PROBLEM STATEMENT = Make an exact copy of all the data.

--- start of SOURCE EXCERPT ---

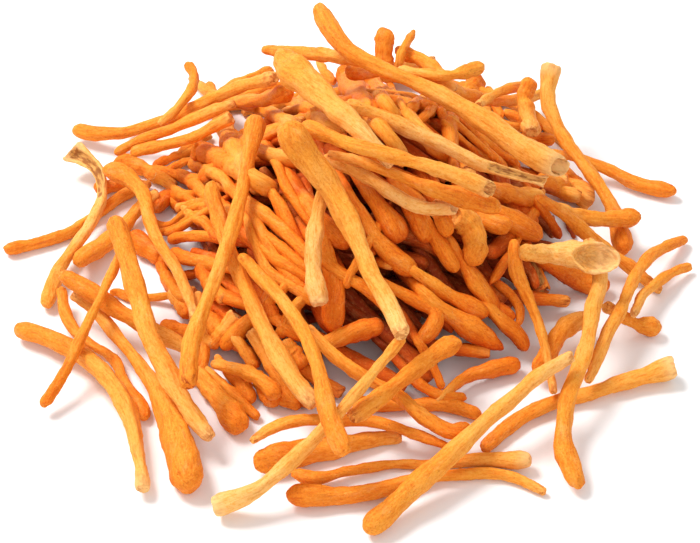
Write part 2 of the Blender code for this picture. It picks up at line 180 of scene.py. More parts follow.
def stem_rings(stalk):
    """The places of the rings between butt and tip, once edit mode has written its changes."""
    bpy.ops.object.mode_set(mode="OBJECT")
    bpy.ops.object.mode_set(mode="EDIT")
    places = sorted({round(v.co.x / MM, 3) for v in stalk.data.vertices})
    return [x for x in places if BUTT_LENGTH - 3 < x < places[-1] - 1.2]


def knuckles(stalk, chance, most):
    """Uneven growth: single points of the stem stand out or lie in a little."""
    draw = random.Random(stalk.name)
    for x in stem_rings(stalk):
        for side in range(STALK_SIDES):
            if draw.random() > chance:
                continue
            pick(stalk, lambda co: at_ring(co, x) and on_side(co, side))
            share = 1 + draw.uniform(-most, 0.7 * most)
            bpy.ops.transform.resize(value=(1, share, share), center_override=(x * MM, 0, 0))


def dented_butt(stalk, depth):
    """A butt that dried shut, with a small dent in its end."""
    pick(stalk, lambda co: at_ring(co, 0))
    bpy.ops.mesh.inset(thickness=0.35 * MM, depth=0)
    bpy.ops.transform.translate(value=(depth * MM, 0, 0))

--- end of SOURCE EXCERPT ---

FINISHED TASK =
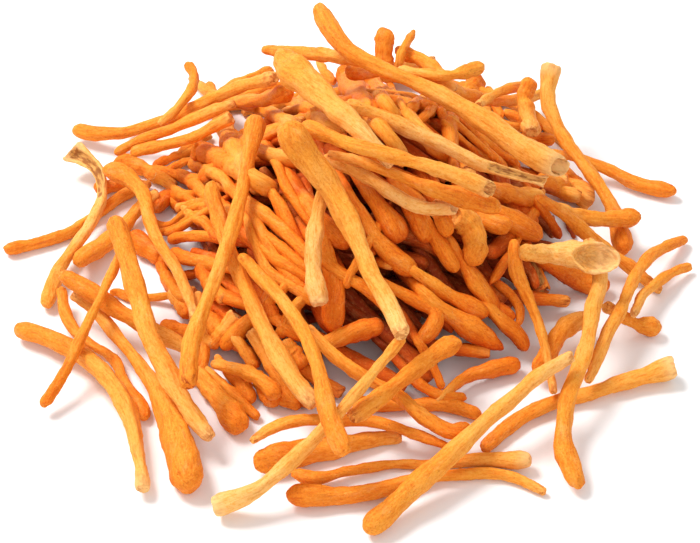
Write part 2 of the Blender code for this picture. It picks up at line 180 of scene.py. More parts follow.
def stem_rings(stalk):
    """The places of the rings between butt and tip, once edit mode has written its changes."""
    bpy.ops.object.mode_set(mode="OBJECT")
    bpy.ops.object.mode_set(mode="EDIT")
    places = sorted({round(v.co.x / MM, 3) for v in stalk.data.vertices})
    return [x for x in places if BUTT_LENGTH - 3 < x < places[-1] - 1.2]


def knuckles(stalk, chance, most):
    """Uneven growth: single points of the stem stand out or lie in a little."""
    draw = random.Random(stalk.name)
    for x in stem_rings(stalk):
        for side in range(STALK_SIDES):
            if draw.random() > chance:
                continue
            pick(stalk, lambda co: at_ring(co, x) and on_side(co, side))
            share = 1 + draw.uniform(-most, 0.7 * most)
            bpy.ops.transform.resize(value=(1, share, share), center_override=(x * MM, 0, 0))


def dented_butt(stalk, depth):
    """A butt that dried shut, with a small dent in its end."""
    pick(stalk, lambda co: at_ring(co, 0))
    bpy.ops.mesh.inset(thickness=0.35 * MM, depth=0)
    bpy.ops.transform.translate(value=(depth * MM, 0, 0))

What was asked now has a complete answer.